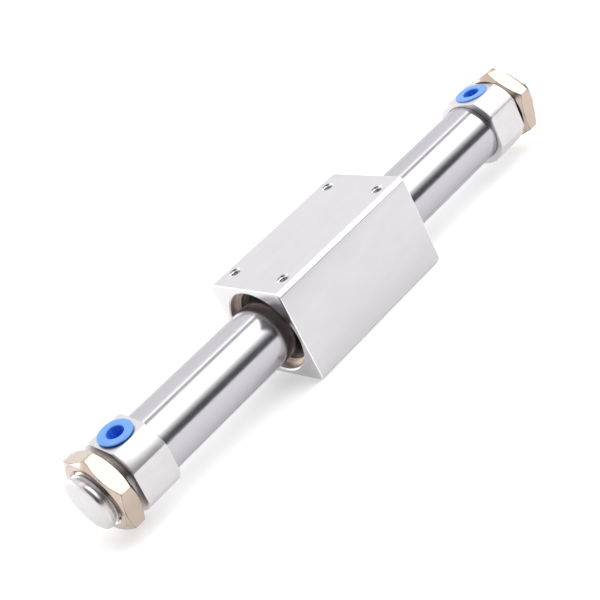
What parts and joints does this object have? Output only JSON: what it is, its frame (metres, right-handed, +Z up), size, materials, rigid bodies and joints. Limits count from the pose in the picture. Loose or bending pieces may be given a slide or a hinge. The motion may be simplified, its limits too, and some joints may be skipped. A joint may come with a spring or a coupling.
{
  "type": "rodless pneumatic cylinder",
  "caption": "Magnetically coupled rodless air cylinder: a closed round tube between two ported, threaded head covers, with a square slider block that follows the piston inside.",
  "frame": {"origin": "middle of the tube's axis, half way between the ends of the two mounting bosses", "axes": "+X along the tube towards the right-hand head cover, +Z up through the slider block's tapped face, +Y across"},
  "size_m": [0.232, 0.036, 0.036],
  "materials": {
    "block_aluminium": "clear anodised, satin",
    "head_aluminium": "machined and clear anodised",
    "tube_steel": "ground and polished stainless steel",
    "nut_nickel": "nickel plated",
    "plug_blue": "moulded polyethylene",
    "ring_steel": "phosphated spring steel",
    "plate_black": "moulded, satin",
    "wear_resin": "bearing resin",
    "rubber": "nitrile rubber",
    "magnet": "nickel plated rare earth magnet",
    "yoke_steel": "zinc plated rolled steel",
    "shaft_steel": "turned stainless steel",
    "piston_aluminium": "machined",
    "bumper_urethane": "urethane"
  },
  "bodies": {
    "barrel": {"cylinder_tube": "tube_steel", "left_head_cover": "head_aluminium", "left_tube_gasket": "rubber", "right_head_cover": "head_aluminium", "right_tube_gasket": "rubber"},
    "piston": {"piston_shaft": "shaft_steel", "left_piston": "piston_aluminium", "left_piston_wear_ring": "wear_resin", "left_piston_seal": "rubber", "left_bumper": "bumper_urethane", "left_piston_nut": "shaft_steel", "right_piston": "piston_aluminium", "right_piston_wear_ring": "wear_resin", "right_piston_seal": "rubber", "right_bumper": "bumper_urethane", "right_piston_nut": "shaft_steel", "inner_magnet_1": "magnet", "inner_magnet_2": "magnet", "inner_magnet_3": "magnet", "inner_magnet_4": "magnet", "inner_yoke_1": "yoke_steel", "inner_yoke_2": "yoke_steel", "inner_yoke_3": "yoke_steel", "inner_yoke_4": "yoke_steel", "inner_yoke_5": "yoke_steel"},
    "slider": {"slider_block": "block_aluminium", "left_retaining_ring": "ring_steel", "left_end_plate": "plate_black", "left_slider_wear_ring": "wear_resin", "left_scraper": "rubber", "right_retaining_ring": "ring_steel", "right_end_plate": "plate_black", "right_slider_wear_ring": "wear_resin", "right_scraper": "rubber", "outer_magnet_1": "magnet", "outer_magnet_2": "magnet", "outer_magnet_3": "magnet", "outer_magnet_4": "magnet", "outer_yoke_1": "yoke_steel", "outer_yoke_2": "yoke_steel", "outer_yoke_3": "yoke_steel", "outer_yoke_4": "yoke_steel", "outer_yoke_5": "yoke_steel"},
    "left_nut": {"left_mounting_nut": "nut_nickel"},
    "right_nut": {"right_mounting_nut": "nut_nickel"},
    "left_plug": {"left_port_plug": "plug_blue"},
    "right_plug": {"right_port_plug": "plug_blue"}
  },
  "joints": [
    {"name": "piston_slide", "type": "slide", "parent": "barrel", "child": "piston", "axis": [1, 0, 0], "range_m": [-0.052, 0.048]},
    {"name": "slider_turn", "type": "hinge", "parent": "piston", "child": "slider", "pos_m": [0.002, 0, 0], "axis": [1, 0, 0], "continuous": true},
    {"name": "left_nut_travel", "type": "slide", "parent": "barrel", "child": "left_nut", "axis": [-1, 0, 0], "range_m": [-0.00195, 0.011]},
    {"name": "right_nut_travel", "type": "slide", "parent": "barrel", "child": "right_nut", "axis": [1, 0, 0], "range_m": [-0.00075, 0.0122]},
    {"name": "left_plug_pull", "type": "slide", "parent": "barrel", "child": "left_plug", "axis": [0, -0.1305, 0.9914], "range_m": [0, 0.012]},
    {"name": "right_plug_pull", "type": "slide", "parent": "barrel", "child": "right_plug", "axis": [0, 0, 1], "range_m": [0, 0.012]}
  ]
}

* _Exercise_
Copy out each line exactly as written.

* _Answer to the exercise_
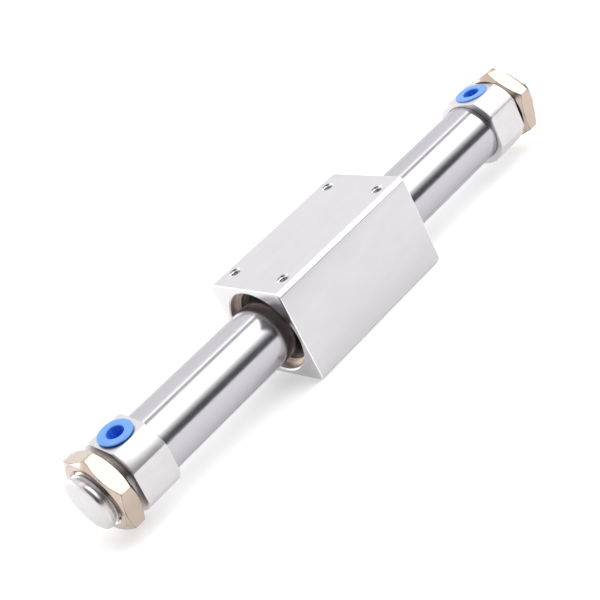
What parts and joints does this object have? Output only JSON: what it is, its frame (metres, right-handed, +Z up), size, materials, rigid bodies and joints. Limits count from the pose in the picture. Loose or bending pieces may be given a slide or a hinge. The motion may be simplified, its limits too, and some joints may be skipped. A joint may come with a spring or a coupling.
{
  "type": "rodless pneumatic cylinder",
  "caption": "Magnetically coupled rodless air cylinder: a closed round tube between two ported, threaded head covers, with a square slider block that follows the piston inside.",
  "frame": {"origin": "middle of the tube's axis, half way between the ends of the two mounting bosses", "axes": "+X along the tube towards the right-hand head cover, +Z up through the slider block's tapped face, +Y across"},
  "size_m": [0.232, 0.036, 0.036],
  "materials": {
    "block_aluminium": "clear anodised, satin",
    "head_aluminium": "machined and clear anodised",
    "tube_steel": "ground and polished stainless steel",
    "nut_nickel": "nickel plated",
    "plug_blue": "moulded polyethylene",
    "ring_steel": "phosphated spring steel",
    "plate_black": "moulded, satin",
    "wear_resin": "bearing resin",
    "rubber": "nitrile rubber",
    "magnet": "nickel plated rare earth magnet",
    "yoke_steel": "zinc plated rolled steel",
    "shaft_steel": "turned stainless steel",
    "piston_aluminium": "machined",
    "bumper_urethane": "urethane"
  },
  "bodies": {
    "barrel": {"cylinder_tube": "tube_steel", "left_head_cover": "head_aluminium", "left_tube_gasket": "rubber", "right_head_cover": "head_aluminium", "right_tube_gasket": "rubber"},
    "piston": {"piston_shaft": "shaft_steel", "left_piston": "piston_aluminium", "left_piston_wear_ring": "wear_resin", "left_piston_seal": "rubber", "left_bumper": "bumper_urethane", "left_piston_nut": "shaft_steel", "right_piston": "piston_aluminium", "right_piston_wear_ring": "wear_resin", "right_piston_seal": "rubber", "right_bumper": "bumper_urethane", "right_piston_nut": "shaft_steel", "inner_magnet_1": "magnet", "inner_magnet_2": "magnet", "inner_magnet_3": "magnet", "inner_magnet_4": "magnet", "inner_yoke_1": "yoke_steel", "inner_yoke_2": "yoke_steel", "inner_yoke_3": "yoke_steel", "inner_yoke_4": "yoke_steel", "inner_yoke_5": "yoke_steel"},
    "slider": {"slider_block": "block_aluminium", "left_retaining_ring": "ring_steel", "left_end_plate": "plate_black", "left_slider_wear_ring": "wear_resin", "left_scraper": "rubber", "right_retaining_ring": "ring_steel", "right_end_plate": "plate_black", "right_slider_wear_ring": "wear_resin", "right_scraper": "rubber", "outer_magnet_1": "magnet", "outer_magnet_2": "magnet", "outer_magnet_3": "magnet", "outer_magnet_4": "magnet", "outer_yoke_1": "yoke_steel", "outer_yoke_2": "yoke_steel", "outer_yoke_3": "yoke_steel", "outer_yoke_4": "yoke_steel", "outer_yoke_5": "yoke_steel"},
    "left_nut": {"left_mounting_nut": "nut_nickel"},
    "right_nut": {"right_mounting_nut": "nut_nickel"},
    "left_plug": {"left_port_plug": "plug_blue"},
    "right_plug": {"right_port_plug": "plug_blue"}
  },
  "joints": [
    {"name": "piston_slide", "type": "slide", "parent": "barrel", "child": "piston", "axis": [1, 0, 0], "range_m": [-0.052, 0.048]},
    {"name": "slider_turn", "type": "hinge", "parent": "piston", "child": "slider", "pos_m": [0.002, 0, 0], "axis": [1, 0, 0], "continuous": true},
    {"name": "left_nut_travel", "type": "slide", "parent": "barrel", "child": "left_nut", "axis": [-1, 0, 0], "range_m": [-0.00195, 0.011]},
    {"name": "right_nut_travel", "type": "slide", "parent": "barrel", "child": "right_nut", "axis": [1, 0, 0], "range_m": [-0.00075, 0.0122]},
    {"name": "left_plug_pull", "type": "slide", "parent": "barrel", "child": "left_plug", "axis": [0, -0.1305, 0.9914], "range_m": [0, 0.012]},
    {"name": "right_plug_pull", "type": "slide", "parent": "barrel", "child": "right_plug", "axis": [0, 0, 1], "range_m": [0, 0.012]}
  ]
}